Time does not directly correlate into skill. You can play more and become worse by picking up bad habits. Time is a bad scale for skill. Only thing what time allows is for the skill level to grow or lower. If time does not pass, skill doesent change. If time passes, but you dont play its highly likely your skills will lower at least slightly, while others who play while time passes they have the chance to improve, so translated to SR your SR will slowly lower if you dont play. But by playing it is not certain you will improve.
I know people who repeat the same mistakes. Always. Every time. I tell them its a mistake, but they say “it works for me”. Yet they are in bronze after 2000h+. Well I guess it “works” in bronze, but the thing is, they will be in bronze for ever because they keep repeating the same mistakes.
It’s not about limits its more about using your time wisely and not simply grinding. If you simply play and learn nothing from it you won’t improve or at the very least you’d improve very slowly.
I have a gold border, and I personally don’t want to overthink when I’m playing. That doesn’t mean I do absolutely terrible decisions like rush in without grouping, but I just don’t want to micromanage ever single decision and have to juggle all of these different factors in order to win. Plus, I use an Xbox controller on PC, so I’m content with knowing I’ll probably be hanging in Gold/Plat for the rest of my comp career in Overwatch.
They’re just not playing to improve. I’ve no idea why would someone play comp if they didn’t want to become better at the game tho.
it’s totally possible to play a lot of a game and never get much better at it.
I have a friend who was in masters in season 5 or 6 or something, and easily made diamond in other seasons, I guess he would have been around level 200/300 at that time.
I’ve been playing since around that time and now I have way more hours played on the game, around level 900 now, but I’ve never reached that rank.
Can everyone be the top 15% regardless of actual skill / potential?
If everyone was in top 15% it wouldnt be top 15% but top 100%. Right?
Exactly, but someone makes this same stupid thread every few weeks.
True.
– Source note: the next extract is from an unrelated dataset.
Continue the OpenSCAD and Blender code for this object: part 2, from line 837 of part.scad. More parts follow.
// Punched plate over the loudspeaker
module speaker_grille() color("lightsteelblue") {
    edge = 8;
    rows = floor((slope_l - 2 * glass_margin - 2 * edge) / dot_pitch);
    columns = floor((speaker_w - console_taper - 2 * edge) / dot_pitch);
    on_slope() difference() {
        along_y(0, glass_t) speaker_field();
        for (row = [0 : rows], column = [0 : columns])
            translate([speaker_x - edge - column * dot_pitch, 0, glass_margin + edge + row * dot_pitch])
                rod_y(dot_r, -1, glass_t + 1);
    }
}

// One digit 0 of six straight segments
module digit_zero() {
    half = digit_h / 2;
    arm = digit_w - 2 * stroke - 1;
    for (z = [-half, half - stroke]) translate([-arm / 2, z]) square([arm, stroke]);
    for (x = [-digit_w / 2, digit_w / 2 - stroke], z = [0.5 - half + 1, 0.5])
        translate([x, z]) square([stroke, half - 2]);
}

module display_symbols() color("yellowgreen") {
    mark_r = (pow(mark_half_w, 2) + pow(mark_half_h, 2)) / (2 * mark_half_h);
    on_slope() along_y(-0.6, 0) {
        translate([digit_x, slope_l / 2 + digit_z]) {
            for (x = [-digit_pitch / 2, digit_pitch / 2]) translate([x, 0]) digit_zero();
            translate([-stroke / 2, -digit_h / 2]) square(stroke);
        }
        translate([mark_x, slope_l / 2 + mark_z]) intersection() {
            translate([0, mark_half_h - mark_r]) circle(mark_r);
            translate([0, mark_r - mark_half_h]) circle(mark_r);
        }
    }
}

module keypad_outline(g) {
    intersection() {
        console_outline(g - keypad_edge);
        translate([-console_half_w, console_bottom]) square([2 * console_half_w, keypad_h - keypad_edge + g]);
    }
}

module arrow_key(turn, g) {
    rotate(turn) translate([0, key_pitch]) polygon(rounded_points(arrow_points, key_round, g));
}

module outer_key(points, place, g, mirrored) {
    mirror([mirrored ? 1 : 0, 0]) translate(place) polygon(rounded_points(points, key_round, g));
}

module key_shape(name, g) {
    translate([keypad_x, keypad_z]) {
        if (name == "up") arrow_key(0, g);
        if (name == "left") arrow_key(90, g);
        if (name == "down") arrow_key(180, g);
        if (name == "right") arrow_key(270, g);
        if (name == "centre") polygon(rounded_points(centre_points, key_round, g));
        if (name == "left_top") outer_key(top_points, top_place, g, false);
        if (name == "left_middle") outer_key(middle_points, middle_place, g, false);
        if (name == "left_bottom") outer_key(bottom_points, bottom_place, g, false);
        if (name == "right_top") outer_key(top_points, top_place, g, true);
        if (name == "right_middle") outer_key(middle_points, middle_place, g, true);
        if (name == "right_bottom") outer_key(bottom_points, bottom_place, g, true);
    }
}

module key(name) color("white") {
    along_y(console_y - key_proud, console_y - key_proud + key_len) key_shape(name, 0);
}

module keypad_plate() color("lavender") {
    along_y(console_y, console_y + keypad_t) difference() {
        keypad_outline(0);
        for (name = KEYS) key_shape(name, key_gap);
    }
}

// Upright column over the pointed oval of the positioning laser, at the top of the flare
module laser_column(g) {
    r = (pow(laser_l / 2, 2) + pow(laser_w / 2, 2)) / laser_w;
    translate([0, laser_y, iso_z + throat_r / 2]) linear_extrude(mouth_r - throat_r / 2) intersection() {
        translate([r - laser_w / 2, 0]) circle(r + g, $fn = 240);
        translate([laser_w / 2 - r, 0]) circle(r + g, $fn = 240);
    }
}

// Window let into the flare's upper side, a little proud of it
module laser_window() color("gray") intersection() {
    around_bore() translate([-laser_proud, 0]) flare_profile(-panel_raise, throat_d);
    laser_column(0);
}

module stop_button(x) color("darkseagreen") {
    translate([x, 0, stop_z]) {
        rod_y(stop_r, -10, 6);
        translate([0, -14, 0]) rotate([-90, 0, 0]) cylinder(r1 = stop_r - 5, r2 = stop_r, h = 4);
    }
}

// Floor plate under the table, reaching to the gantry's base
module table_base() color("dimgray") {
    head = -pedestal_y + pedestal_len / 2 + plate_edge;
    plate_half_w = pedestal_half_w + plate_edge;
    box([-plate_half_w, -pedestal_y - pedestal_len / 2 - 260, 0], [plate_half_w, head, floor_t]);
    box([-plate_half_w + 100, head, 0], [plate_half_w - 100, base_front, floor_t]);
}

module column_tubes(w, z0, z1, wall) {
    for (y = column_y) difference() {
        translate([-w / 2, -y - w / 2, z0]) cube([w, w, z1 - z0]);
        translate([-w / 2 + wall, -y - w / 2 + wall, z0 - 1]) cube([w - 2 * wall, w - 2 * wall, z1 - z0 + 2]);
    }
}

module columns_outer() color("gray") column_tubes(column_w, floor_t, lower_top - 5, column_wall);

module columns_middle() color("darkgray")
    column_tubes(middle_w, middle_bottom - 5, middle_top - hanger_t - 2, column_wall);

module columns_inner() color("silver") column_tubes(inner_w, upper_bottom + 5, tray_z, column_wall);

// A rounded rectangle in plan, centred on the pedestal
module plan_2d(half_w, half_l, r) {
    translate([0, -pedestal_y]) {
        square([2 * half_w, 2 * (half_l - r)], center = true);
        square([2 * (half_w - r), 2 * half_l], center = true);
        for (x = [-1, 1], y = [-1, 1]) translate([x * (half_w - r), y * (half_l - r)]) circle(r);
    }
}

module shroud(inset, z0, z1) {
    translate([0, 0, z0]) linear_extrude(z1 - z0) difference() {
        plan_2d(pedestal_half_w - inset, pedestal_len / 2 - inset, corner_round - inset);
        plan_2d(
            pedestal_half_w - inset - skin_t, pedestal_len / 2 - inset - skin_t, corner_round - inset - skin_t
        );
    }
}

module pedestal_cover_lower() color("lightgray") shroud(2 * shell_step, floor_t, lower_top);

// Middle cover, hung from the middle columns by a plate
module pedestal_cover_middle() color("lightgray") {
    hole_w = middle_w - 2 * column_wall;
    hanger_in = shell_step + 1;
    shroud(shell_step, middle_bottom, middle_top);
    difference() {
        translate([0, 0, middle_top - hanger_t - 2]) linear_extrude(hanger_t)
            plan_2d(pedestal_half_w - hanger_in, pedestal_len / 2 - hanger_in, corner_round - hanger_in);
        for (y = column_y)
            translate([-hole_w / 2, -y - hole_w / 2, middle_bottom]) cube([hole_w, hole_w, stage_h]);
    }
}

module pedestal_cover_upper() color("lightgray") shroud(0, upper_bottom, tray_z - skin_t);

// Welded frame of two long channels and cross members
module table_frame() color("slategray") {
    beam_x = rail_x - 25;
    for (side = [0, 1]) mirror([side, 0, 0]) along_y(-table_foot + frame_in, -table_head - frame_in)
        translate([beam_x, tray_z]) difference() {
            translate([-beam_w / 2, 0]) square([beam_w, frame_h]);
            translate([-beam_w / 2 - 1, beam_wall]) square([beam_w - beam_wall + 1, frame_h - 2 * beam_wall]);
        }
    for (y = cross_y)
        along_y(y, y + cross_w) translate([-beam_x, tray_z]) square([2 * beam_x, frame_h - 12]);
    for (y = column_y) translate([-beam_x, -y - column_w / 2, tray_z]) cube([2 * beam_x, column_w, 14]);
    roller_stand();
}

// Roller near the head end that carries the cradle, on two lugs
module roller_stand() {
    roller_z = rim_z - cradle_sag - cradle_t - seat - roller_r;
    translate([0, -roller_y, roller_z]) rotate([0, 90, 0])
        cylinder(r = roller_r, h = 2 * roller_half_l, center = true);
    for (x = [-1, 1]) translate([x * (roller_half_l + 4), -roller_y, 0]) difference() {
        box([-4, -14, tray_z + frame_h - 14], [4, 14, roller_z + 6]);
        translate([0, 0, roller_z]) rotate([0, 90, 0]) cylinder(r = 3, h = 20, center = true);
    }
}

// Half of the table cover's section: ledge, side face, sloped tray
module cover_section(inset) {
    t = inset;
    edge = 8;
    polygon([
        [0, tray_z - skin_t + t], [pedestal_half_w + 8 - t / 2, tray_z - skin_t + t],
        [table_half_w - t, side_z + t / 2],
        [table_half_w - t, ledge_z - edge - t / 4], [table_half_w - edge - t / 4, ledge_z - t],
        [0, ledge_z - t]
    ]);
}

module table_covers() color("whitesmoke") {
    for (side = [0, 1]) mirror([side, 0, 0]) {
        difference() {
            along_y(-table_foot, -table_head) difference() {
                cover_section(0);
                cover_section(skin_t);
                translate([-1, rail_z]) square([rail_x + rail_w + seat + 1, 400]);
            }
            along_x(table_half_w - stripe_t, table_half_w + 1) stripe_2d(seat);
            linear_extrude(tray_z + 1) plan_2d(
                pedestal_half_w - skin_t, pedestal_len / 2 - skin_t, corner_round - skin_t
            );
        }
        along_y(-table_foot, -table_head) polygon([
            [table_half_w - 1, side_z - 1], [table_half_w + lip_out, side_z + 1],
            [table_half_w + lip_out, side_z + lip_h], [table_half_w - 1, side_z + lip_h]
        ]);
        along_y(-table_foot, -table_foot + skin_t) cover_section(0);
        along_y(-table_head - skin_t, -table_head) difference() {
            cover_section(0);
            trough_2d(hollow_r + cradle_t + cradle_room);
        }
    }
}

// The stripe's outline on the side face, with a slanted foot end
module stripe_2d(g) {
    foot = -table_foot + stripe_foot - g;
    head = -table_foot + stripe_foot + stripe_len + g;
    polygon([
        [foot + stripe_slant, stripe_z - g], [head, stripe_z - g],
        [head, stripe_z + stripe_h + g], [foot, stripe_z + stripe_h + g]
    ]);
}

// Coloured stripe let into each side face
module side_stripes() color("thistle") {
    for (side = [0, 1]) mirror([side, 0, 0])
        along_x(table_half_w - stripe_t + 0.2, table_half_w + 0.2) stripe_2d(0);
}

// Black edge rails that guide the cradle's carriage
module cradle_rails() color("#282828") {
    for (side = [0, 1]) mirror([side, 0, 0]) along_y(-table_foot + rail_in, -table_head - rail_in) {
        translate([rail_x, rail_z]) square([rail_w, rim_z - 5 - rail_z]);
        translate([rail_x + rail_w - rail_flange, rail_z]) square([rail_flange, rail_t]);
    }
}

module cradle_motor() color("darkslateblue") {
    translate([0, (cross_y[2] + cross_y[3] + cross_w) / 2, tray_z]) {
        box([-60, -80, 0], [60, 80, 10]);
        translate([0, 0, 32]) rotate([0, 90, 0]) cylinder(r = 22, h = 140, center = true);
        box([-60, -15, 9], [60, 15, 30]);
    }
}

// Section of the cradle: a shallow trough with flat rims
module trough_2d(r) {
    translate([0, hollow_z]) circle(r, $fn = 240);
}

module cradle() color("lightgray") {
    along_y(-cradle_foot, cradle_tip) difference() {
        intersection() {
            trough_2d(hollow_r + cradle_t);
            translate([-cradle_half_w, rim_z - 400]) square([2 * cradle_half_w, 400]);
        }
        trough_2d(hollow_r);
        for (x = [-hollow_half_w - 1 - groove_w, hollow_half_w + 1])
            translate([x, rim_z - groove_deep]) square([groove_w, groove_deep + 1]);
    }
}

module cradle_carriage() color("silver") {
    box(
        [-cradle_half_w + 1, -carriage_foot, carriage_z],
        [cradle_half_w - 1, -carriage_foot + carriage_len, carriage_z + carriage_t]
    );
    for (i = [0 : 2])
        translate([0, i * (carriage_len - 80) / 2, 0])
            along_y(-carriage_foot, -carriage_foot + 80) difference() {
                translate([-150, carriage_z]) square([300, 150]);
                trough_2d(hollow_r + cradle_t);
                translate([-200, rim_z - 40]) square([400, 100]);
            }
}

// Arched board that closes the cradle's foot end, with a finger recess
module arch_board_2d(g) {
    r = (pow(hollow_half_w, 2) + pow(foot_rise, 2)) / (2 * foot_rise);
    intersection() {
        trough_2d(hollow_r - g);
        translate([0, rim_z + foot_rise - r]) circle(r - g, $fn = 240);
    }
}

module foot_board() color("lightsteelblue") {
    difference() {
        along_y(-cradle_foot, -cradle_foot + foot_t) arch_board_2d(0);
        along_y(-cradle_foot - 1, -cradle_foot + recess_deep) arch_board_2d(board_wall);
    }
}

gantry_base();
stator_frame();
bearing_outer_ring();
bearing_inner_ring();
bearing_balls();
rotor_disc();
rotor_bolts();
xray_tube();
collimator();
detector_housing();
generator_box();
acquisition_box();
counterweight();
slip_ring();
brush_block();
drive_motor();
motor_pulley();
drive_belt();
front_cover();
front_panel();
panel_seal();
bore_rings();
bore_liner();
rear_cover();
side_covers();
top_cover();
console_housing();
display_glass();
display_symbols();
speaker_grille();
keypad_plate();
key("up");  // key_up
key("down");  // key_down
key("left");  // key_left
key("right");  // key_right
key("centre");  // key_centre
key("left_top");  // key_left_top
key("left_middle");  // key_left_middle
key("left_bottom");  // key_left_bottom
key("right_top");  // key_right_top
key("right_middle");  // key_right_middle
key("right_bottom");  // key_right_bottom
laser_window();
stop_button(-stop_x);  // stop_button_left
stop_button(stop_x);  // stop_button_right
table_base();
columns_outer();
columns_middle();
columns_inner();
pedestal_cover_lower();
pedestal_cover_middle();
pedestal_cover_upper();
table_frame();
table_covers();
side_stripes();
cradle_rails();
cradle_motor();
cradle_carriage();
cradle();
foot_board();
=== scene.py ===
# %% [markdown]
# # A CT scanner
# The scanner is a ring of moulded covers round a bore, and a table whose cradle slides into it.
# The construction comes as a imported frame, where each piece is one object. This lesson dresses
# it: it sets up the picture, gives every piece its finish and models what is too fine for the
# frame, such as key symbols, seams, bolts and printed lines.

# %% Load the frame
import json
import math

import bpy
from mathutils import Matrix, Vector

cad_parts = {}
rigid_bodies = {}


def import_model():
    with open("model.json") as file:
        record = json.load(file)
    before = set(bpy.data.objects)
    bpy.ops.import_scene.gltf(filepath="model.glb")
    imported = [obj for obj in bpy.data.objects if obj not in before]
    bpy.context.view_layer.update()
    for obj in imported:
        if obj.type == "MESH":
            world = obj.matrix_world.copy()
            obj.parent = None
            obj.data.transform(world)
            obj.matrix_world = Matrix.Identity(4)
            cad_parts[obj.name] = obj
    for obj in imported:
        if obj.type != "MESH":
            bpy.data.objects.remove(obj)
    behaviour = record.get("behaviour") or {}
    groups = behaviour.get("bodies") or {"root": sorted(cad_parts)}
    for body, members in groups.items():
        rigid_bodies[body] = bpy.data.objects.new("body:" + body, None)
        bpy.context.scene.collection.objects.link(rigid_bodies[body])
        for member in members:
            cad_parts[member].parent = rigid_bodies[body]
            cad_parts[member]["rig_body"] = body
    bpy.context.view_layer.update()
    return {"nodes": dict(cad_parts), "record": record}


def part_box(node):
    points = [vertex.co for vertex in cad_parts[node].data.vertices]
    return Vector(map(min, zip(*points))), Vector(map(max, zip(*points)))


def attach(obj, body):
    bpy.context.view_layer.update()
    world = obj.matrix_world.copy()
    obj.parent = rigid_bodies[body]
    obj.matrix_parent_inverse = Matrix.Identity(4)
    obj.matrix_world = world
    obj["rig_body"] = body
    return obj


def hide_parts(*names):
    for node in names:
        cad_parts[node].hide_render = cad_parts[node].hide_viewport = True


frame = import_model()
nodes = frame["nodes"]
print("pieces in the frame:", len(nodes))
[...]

Expect maybe like every few days.
(or well not exactly this same, but things involved around it)
Yeah it’s so funny that people don’t understand simple stuff like this.
Someone always HAS to be bronze, silver, gold etc, it’s literally how the matchmaking in the game is built.
If everyone below master would suddenly quit playing the game today, do people in master think they would still stay in master?
Ofc not, the ones in low master would drop to bronze, mid master would be silver and gold etc.
The only thing that keeps you in your rank is people below you. If there is no one below you (both SR wise and skill wise), you will drop to the lowest rank possible.
Not necessarily.
Putting aside my crap reflexes, from being old, and crap aim (which is now ingrained as bad habits) as they’re hard limits to my progression…
Time spent doesn’t equal skill. I spent 20 odd years on martial arts.
Tried a white collar boxing match. Ten week training course. Lost 40 lb in that time and got super fit.
Was a far better fighter than I’d ever been previously.
Did a second bout two years later.
I’d been shown the “drop step” punch and my punch power increased circa 50% after two minutes of learning that.
So second fight I decked my opponent three times.
It’s the the quality and WHAT you are practicing. Went through the same thing. Did a traditional martial art, still enjoyed it, but a lot of it wasn’t practical self defense. How can it be when there are rules a person actually trying to harm you certainly won’t be following? Not bashing traditional arts, they have value, but take them for what they are.
This is why in Overwatch I am mindful of how I am spending my time. QP just to play and decompress. Deathmatch or Workshop modes to work on raw mechanics/aim. Competitive to actually become more competent at winning Overwatch matches.
My playtime is limited both because I work, have other responsibilities (and games I want to play). I will never be a grandmaster player, because I lack the desire to put 20+ hours a week into one/game hobby.
But I can always improve, just at a slower rate.
Not improving is fine as well. It is a videogame afterall.
When people don’t put in the work, and complain they “can’t climb” though…that’s a bit cuckoo.
The game is almost 4 years old. Masters and Gm in season 1,2 and 3 is like plat and diamond nowadays. The entire playerbase skill evolves over time…
And what exactly do you know about positioning that that Reaper doesn’t?
He is playing a Reaper, not Widowmaker or Ana, the only position that gives him any value is in front of an enemies face. Is he shotting at enemies from 15 miles away? Of all the heroes you picked the one that suffers the least from bad positioning.